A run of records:
══════════════════════════════
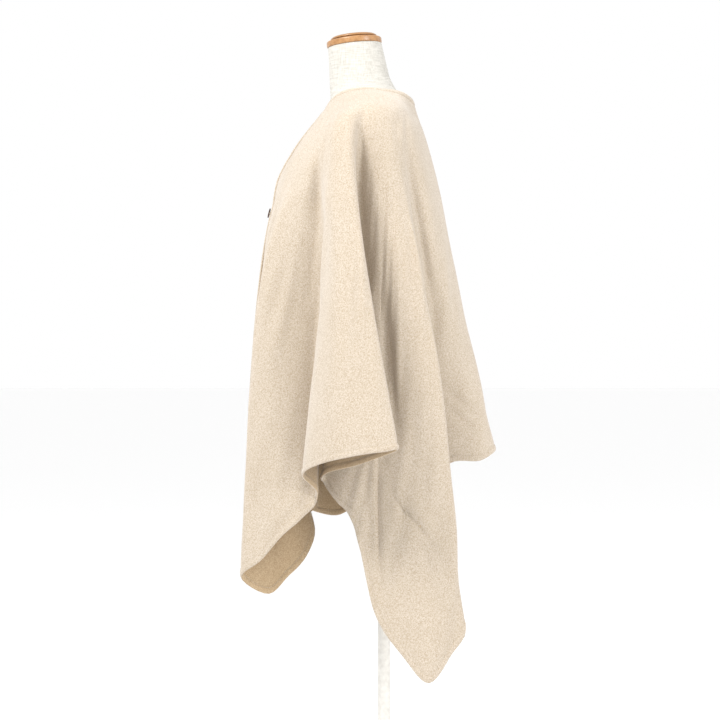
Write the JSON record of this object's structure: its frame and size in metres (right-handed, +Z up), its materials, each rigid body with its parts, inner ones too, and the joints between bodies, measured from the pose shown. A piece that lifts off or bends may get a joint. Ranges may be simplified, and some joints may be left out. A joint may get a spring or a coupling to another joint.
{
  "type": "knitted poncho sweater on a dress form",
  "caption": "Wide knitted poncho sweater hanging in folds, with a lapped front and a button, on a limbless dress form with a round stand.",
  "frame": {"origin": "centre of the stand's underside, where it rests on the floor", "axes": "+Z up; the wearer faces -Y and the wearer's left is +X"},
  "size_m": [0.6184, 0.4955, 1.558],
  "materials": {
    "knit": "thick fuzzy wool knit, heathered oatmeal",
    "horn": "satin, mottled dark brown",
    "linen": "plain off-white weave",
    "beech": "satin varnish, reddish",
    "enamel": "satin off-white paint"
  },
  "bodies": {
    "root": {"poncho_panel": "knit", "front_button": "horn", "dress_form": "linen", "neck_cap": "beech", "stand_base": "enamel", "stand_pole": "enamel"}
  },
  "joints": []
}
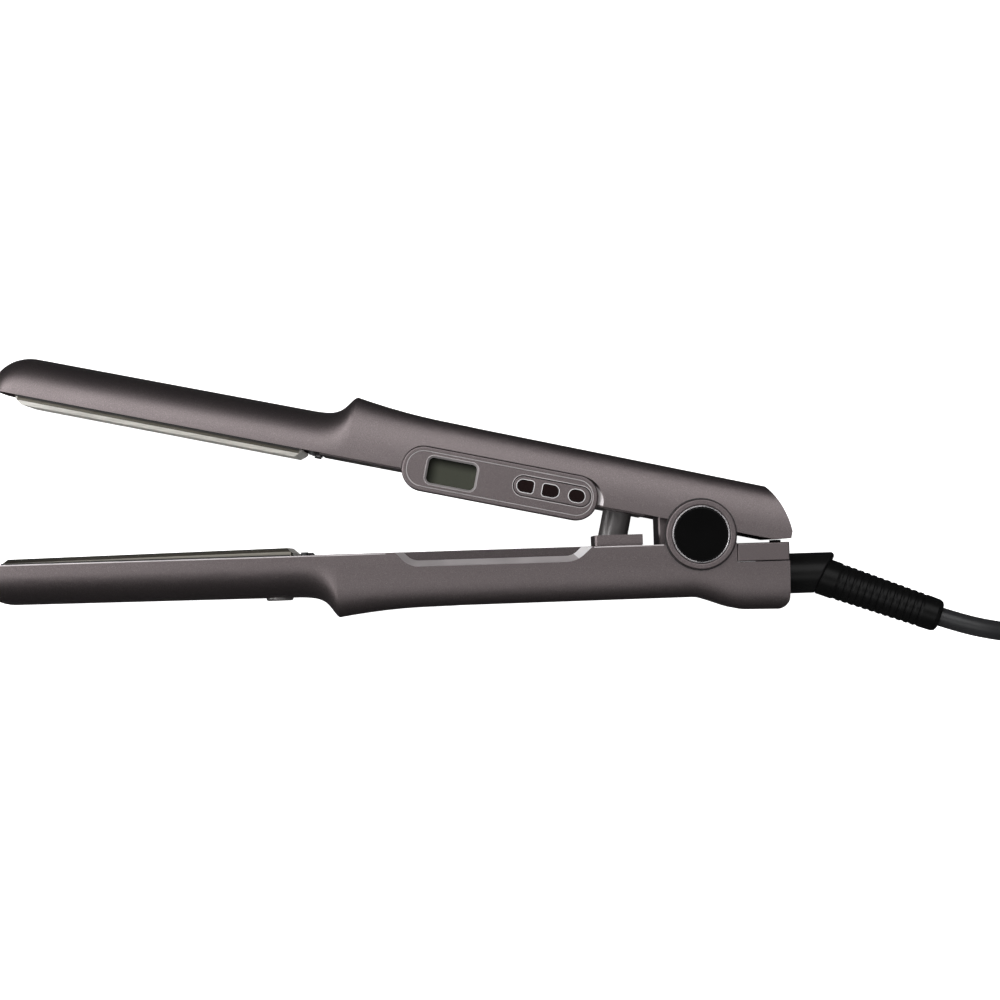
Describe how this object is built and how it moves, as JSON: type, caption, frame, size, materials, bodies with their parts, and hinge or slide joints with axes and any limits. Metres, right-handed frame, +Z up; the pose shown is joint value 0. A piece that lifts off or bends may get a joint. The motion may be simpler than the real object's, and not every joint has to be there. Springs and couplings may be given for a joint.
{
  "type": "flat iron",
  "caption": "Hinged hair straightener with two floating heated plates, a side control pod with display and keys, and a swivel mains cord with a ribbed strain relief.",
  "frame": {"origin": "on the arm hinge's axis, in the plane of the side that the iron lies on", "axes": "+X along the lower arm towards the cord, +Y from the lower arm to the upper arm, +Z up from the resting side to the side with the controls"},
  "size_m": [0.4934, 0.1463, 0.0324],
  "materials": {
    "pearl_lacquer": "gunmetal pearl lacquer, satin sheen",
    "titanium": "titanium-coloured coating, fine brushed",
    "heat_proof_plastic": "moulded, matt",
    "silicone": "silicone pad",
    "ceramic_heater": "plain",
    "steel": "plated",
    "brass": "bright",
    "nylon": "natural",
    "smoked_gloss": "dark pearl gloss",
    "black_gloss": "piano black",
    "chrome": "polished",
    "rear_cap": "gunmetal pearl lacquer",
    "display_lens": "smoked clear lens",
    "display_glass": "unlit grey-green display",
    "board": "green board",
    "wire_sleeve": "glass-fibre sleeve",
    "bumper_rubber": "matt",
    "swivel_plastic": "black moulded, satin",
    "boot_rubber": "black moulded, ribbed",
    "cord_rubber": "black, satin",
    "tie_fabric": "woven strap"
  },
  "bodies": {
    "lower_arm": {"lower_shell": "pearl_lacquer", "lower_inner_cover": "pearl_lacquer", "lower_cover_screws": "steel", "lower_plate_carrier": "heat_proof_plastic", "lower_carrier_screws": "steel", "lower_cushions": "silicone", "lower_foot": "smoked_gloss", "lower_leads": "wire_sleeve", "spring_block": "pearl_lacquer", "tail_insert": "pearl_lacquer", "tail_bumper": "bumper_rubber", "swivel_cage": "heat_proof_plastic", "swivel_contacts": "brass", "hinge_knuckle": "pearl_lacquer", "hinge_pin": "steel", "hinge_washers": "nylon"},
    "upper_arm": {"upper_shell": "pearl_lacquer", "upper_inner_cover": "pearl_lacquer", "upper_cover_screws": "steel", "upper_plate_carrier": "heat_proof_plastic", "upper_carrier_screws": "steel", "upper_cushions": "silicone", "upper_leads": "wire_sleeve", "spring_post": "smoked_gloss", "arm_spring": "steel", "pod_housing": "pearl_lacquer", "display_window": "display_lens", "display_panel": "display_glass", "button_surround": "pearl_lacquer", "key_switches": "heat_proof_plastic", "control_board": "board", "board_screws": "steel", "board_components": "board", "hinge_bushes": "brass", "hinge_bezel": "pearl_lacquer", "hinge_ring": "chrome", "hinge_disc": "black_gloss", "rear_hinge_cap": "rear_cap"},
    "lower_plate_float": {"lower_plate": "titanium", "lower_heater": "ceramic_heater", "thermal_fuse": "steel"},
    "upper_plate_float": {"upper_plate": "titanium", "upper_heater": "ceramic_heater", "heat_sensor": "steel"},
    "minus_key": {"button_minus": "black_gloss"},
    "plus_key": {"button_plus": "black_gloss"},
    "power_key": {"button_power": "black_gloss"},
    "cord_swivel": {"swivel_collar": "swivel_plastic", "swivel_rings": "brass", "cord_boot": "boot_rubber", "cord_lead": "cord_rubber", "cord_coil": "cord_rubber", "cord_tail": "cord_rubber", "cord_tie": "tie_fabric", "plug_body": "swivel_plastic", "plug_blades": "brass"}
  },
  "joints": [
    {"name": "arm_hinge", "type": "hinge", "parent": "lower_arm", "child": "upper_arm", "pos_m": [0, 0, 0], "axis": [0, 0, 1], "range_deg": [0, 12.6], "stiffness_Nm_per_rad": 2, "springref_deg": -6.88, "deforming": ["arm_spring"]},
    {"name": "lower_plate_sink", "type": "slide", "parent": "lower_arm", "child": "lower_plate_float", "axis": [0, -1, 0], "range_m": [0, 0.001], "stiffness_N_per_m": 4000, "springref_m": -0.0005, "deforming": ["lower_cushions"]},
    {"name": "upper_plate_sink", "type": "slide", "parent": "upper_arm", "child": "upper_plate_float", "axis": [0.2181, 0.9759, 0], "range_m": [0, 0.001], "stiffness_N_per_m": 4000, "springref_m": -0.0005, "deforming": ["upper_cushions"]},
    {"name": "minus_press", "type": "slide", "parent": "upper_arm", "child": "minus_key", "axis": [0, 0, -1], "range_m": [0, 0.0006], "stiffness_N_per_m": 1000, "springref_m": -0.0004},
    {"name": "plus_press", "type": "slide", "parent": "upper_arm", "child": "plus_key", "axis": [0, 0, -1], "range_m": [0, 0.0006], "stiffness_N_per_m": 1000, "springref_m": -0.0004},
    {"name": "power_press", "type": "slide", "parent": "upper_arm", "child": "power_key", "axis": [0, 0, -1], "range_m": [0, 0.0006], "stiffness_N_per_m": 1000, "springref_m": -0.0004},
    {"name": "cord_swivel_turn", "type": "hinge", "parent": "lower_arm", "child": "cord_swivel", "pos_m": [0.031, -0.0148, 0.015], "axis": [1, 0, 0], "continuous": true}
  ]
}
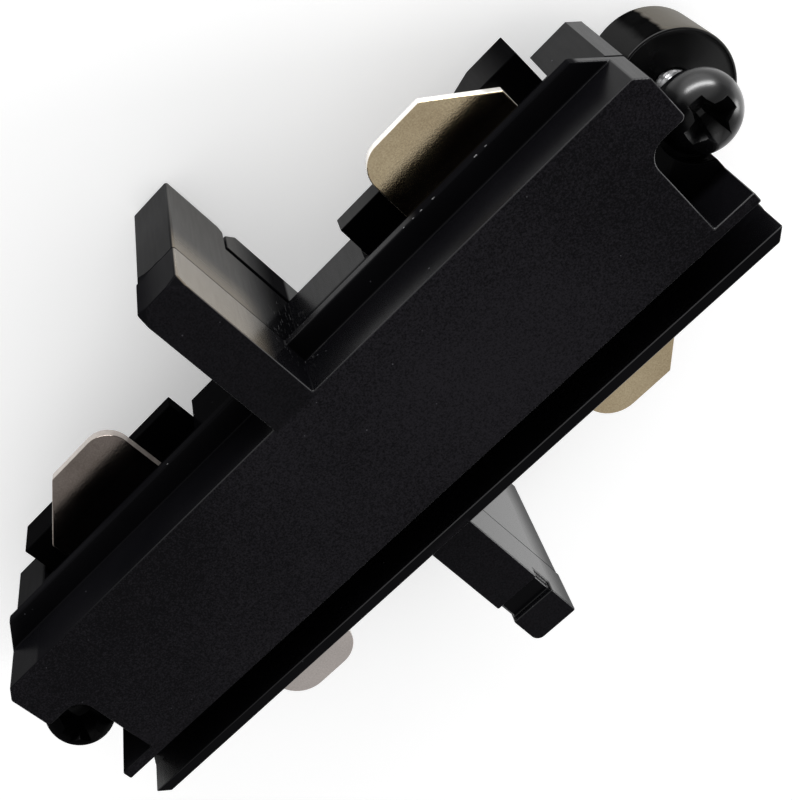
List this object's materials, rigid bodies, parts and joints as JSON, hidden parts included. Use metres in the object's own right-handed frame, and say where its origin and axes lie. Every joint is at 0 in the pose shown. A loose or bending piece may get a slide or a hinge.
══════════════════════════════
Locate all lines that include the word "lifts" and copy them out.

Write the JSON record of this object's structure: its frame and size in metres (right-handed, +Z up), its materials, each rigid body with its parts, inner ones too, and the joints between bodies, measured from the pose shown. A piece that lifts off or bends may get a joint. Ranges may be simplified, and some joints may be left out. A joint may get a spring or a coupling to another joint.
Describe how this object is built and how it moves, as JSON: type, caption, frame, size, materials, bodies with their parts, and hinge or slide joints with axes and any limits. Metres, right-handed frame, +Z up; the pose shown is joint value 0. A piece that lifts off or bends may get a joint. The motion may be simpler than the real object's, and not every joint has to be there. Springs and couplings may be given for a joint.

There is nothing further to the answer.